MATERIAL SUPPLIED ▸
=======

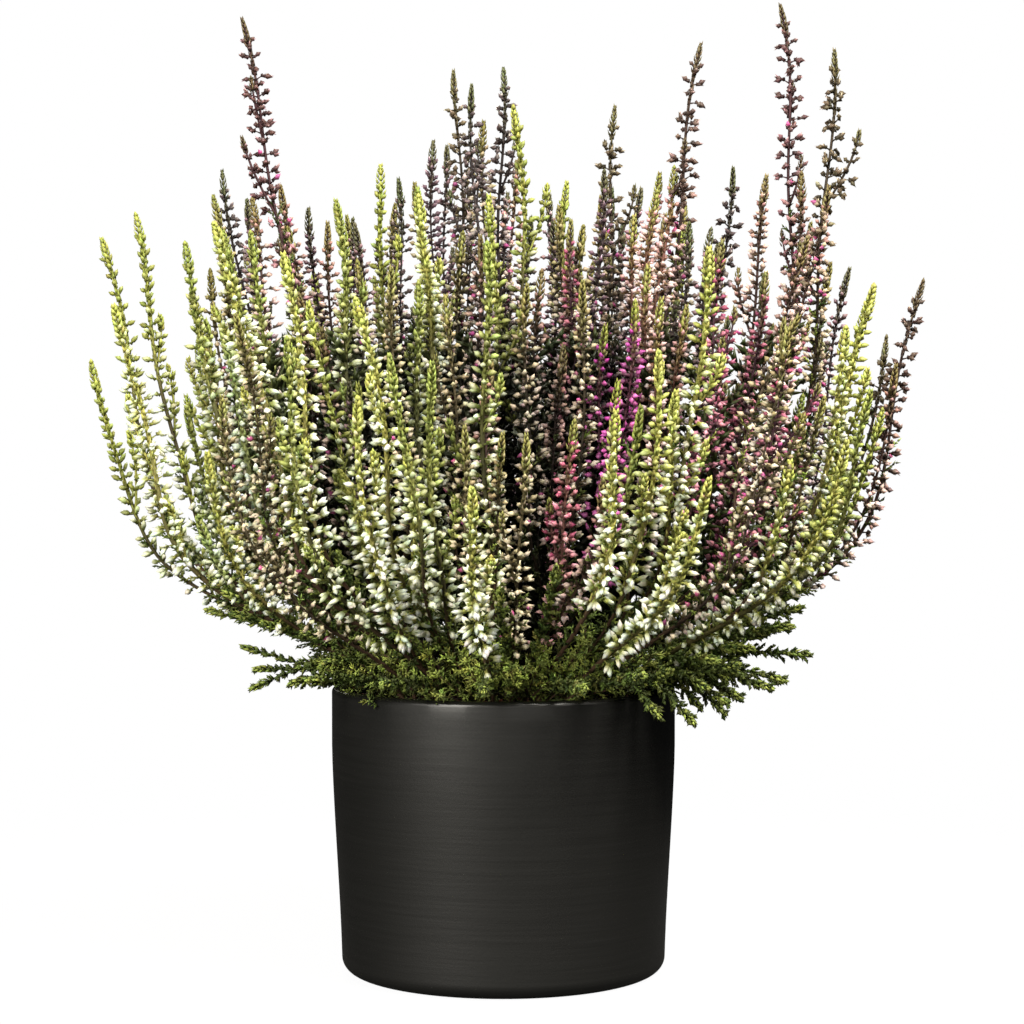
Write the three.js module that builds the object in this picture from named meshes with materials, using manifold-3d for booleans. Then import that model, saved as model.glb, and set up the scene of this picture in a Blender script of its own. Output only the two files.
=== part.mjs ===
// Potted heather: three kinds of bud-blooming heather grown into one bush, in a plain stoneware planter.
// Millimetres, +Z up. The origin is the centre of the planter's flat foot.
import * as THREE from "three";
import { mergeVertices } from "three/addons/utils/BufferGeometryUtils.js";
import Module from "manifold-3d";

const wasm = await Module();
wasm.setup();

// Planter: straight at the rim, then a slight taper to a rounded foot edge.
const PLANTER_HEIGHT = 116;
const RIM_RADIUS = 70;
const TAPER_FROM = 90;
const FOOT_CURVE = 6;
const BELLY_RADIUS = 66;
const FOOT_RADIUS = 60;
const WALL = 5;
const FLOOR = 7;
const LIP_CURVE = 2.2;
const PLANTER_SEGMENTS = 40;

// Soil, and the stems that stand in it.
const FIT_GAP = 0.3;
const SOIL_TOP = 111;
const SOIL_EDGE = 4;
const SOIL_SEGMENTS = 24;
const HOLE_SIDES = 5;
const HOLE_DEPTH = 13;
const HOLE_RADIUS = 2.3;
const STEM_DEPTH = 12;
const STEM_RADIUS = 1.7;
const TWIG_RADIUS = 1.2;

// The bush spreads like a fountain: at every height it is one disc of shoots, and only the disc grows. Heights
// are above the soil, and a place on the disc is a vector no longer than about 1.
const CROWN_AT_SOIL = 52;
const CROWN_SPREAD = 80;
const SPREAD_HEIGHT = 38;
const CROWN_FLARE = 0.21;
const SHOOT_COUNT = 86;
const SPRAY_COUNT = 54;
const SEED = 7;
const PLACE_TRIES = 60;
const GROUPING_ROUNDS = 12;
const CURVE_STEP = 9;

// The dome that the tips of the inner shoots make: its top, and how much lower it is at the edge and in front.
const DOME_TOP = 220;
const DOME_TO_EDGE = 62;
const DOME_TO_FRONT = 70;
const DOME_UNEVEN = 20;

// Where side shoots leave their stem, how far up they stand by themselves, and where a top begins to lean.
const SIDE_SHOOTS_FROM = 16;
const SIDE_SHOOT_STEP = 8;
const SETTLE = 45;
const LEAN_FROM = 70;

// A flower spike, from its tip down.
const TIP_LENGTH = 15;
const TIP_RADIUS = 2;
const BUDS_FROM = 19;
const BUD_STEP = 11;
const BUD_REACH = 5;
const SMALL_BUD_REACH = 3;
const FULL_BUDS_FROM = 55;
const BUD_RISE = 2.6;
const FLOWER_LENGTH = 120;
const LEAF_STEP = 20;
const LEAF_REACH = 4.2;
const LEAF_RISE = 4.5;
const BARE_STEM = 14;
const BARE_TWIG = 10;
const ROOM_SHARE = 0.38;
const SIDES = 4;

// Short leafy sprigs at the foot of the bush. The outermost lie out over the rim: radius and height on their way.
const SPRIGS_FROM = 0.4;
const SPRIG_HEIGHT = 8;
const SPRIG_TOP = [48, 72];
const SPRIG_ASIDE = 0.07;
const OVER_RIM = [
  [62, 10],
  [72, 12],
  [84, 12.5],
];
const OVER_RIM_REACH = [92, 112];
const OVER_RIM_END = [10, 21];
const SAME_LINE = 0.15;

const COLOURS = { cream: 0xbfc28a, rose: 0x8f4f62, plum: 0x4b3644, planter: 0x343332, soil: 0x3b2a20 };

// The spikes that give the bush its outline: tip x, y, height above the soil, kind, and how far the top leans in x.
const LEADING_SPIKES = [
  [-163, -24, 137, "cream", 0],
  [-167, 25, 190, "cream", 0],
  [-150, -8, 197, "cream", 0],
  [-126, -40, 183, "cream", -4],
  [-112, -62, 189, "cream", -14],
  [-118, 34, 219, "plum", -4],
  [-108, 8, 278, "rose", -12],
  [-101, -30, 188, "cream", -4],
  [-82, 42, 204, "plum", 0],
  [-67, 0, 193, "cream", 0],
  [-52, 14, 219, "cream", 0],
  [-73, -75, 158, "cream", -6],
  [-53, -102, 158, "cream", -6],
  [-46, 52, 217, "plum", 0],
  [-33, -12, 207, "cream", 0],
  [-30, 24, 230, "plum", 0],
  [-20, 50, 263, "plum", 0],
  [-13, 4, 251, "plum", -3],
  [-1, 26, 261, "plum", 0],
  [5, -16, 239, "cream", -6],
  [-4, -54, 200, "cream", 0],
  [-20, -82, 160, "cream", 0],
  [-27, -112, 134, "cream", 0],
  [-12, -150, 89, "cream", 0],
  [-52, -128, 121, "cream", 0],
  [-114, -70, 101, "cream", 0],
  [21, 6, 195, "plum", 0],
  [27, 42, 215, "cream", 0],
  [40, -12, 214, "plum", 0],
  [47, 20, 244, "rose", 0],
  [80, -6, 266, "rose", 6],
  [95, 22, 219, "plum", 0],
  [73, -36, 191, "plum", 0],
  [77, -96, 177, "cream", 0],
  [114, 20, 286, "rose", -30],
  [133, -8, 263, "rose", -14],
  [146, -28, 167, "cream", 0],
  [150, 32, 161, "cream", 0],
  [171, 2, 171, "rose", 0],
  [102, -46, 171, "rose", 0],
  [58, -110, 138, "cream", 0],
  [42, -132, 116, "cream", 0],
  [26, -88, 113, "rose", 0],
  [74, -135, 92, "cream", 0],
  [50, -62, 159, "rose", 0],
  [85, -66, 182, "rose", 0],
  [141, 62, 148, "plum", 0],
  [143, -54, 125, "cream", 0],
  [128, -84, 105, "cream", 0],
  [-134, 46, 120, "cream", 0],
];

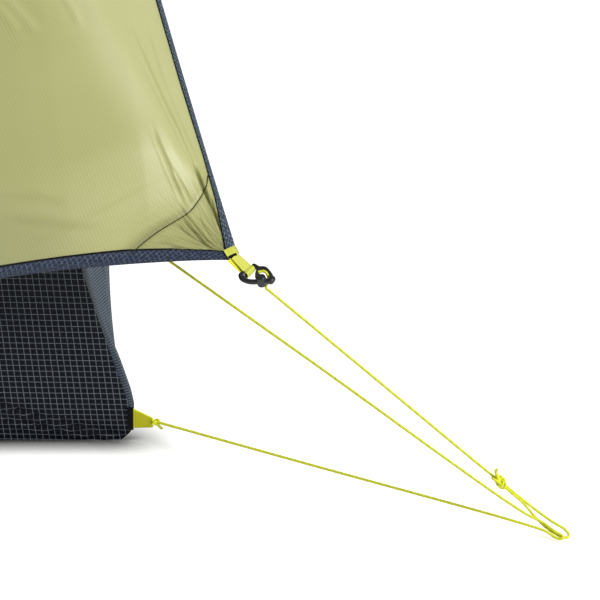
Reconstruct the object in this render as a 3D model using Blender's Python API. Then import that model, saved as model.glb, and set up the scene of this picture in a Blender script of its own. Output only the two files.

=======

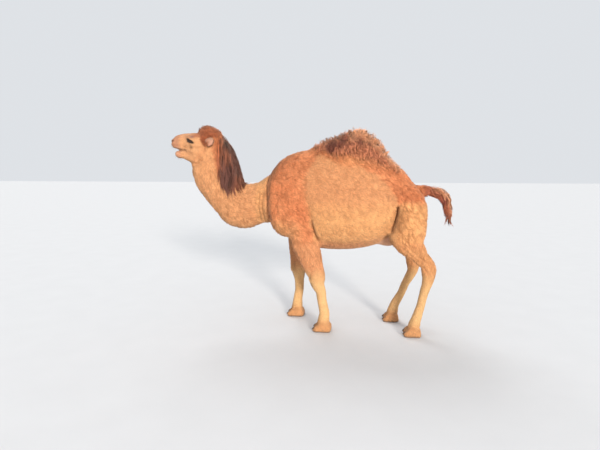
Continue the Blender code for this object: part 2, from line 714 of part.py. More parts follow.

=======

EXERCISE GOAL ▸
In the entries above, identify every line with the word "only". Copy those lines.

FINAL RESULT ▸
Write the three.js module that builds the object in this picture from named meshes with materials, using manifold-3d for booleans. Then import that model, saved as model.glb, and set up the scene of this picture in a Blender script of its own. Output only the two files.
// The bush spreads like a fountain: at every height it is one disc of shoots, and only the disc grows. Heights
Reconstruct the object in this render as a 3D model using Blender's Python API. Then import that model, saved as model.glb, and set up the scene of this picture in a Blender script of its own. Output only the two files.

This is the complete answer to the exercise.